If the sales are poor, it isn't for any of the above reasons. It's because of price. The DS moved in record numbers not because of the games, but because the dual-screens, touchscreen, and wireless were perceived to have a much higher value than the $150 cost. There is potential inherent in the technology, and even though people might not be consciously aware that they are making a decision like this, it happens. The PSP's value is very close to the $250 they are charging, which is probably why they aren't moving as fast. At $199, they'll probably move far faster, which is why every analyst worth their salt is predicting a holiday price drop.
There is also the idea that $199 is the "mass-market" price for any electronic gadget, and Nintendo came in under, Sony came in over. The reason is likely because Nintendo is aiming for families and casual gamers, Sony is aiming (for the time being, anyway) for the early adopters for whom the price delta rises to roughly $399. The numbers of the sales currently support the theory as well.

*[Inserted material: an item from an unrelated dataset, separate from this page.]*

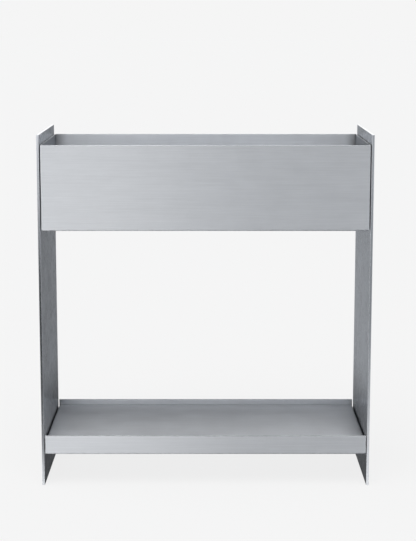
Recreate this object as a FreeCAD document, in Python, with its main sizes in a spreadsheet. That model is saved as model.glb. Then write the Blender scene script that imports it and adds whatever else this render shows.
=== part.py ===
import FreeCAD, Part
import os
import re

import Sketcher

# Raised planter of bare sheet aluminium. Two thick side plates stand on their bottom edges. An open-topped
# trough and a low shelf hang between them, each held to the plates by countersunk screws, spacer washers that
# leave a narrow gap at both ends, flat washers and cap nuts.
# Frame: origin at the middle of the footprint on the floor, +X to the right, +Y to the back, +Z up, in mm.

DRIVING_DIMENSIONS = [
    ("overall_width", 650, "outside of one side plate to outside of the other"),
    ("overall_depth", 250, "front edge to back edge"),
    ("overall_height", 700, "floor to the top of the side plates"),
    ("plate_thickness", 5, "side plates"),
    ("plate_edge_radius", 0.5, "deburred edges of the side plates"),
    ("sheet_thickness", 2, "trough and shelf"),
    ("sheet_edge_radius", 0.4, "deburred rim of the trough and crests of the shelf's lips"),
    ("bend_radius", 1, "inside radius of every bend"),
    ("weld_radius", 1, "outside radius of the trough's ground corner welds"),
    ("end_gap", 2, "between a side plate and the end of the trough or shelf"),
    ("rim_drop", 20, "from the top of the side plates down to the trough's rim"),
    ("trough_height", 167, "rim to underside"),
    ("shelf_top", 90, "floor to the shelf's upper surface"),
    ("lip_rise", 12, "shelf surface to the top of its lips"),
    ("skirt_height", 38, "top of a lip to the bottom edge of its skirt"),
    ("skirt_return", 10, "safe edge turned in along the bottom of each skirt"),
    ("end_flange", 22, "shelf surface to the bottom of its end flanges"),
    ("screw_spread", 170, "front to back between screws"),
    ("trough_screw_low", 40, "trough underside to its lower row of screws"),
    ("trough_screw_pitch", 80, "lower row to upper row"),
    ("shelf_screw_drop", 12.5, "shelf surface to its screws"),
    ("drain_radius", 4, "drain holes in the trough floor"),
    ("drain_pitch_x", 210, "between neighbouring drain holes, left to right"),
    ("drain_pitch_y", 140, "between the two rows of drain holes"),
    ("clearance_radius", 2.75, "screw holes in plates and sheet, M5 medium fit"),
    ("screw_radius", 2.5, "M5 shank"),
    ("screw_length", 16, "head top to shank end"),
    ("screw_chamfer", 0.5, "at the shank's end"),
    ("screw_head_radius", 5.2, "countersunk head with its rim turned off"),
    ("screw_recess", 0.35, "plate surface to head top"),
    ("socket_width", 3, "hexagon socket across flats"),
    ("socket_depth", 1.9, "hexagon socket"),
    ("washer_hole_radius", 2.65, "flat washers and spacers"),
    ("washer_radius", 5, "M5 flat washer"),
    ("washer_thickness", 1, "M5 flat washer"),
    ("spacer_radius", 6, "spacer washer"),
    ("nut_width", 8, "cap nut across flats"),
    ("nut_hex_height", 4, "cap nut's hexagon"),
    ("nut_height", 10, "cap nut overall"),
    ("nut_dome_radius", 3.75, "cap nut's dome"),
    ("nut_bore_radius", 2.55, "stands for the thread, clear of the plain shank"),
    ("nut_bore_depth", 7.5, "cap nut's blind bore"),
]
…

So this begs the question ... does Sony know what they're doing? I'd have to say yes. It's classic Sony (and Apple) pricing strategy, price the device ever so slightly out of the price range for the mass-market, but well under the early-adopter market. That will ensure brisk (but not overwhelming) sales at launch, generate the buzz necessary to create mass-market demand, and then drop the price in time for a major buying season and capitalize on the demand.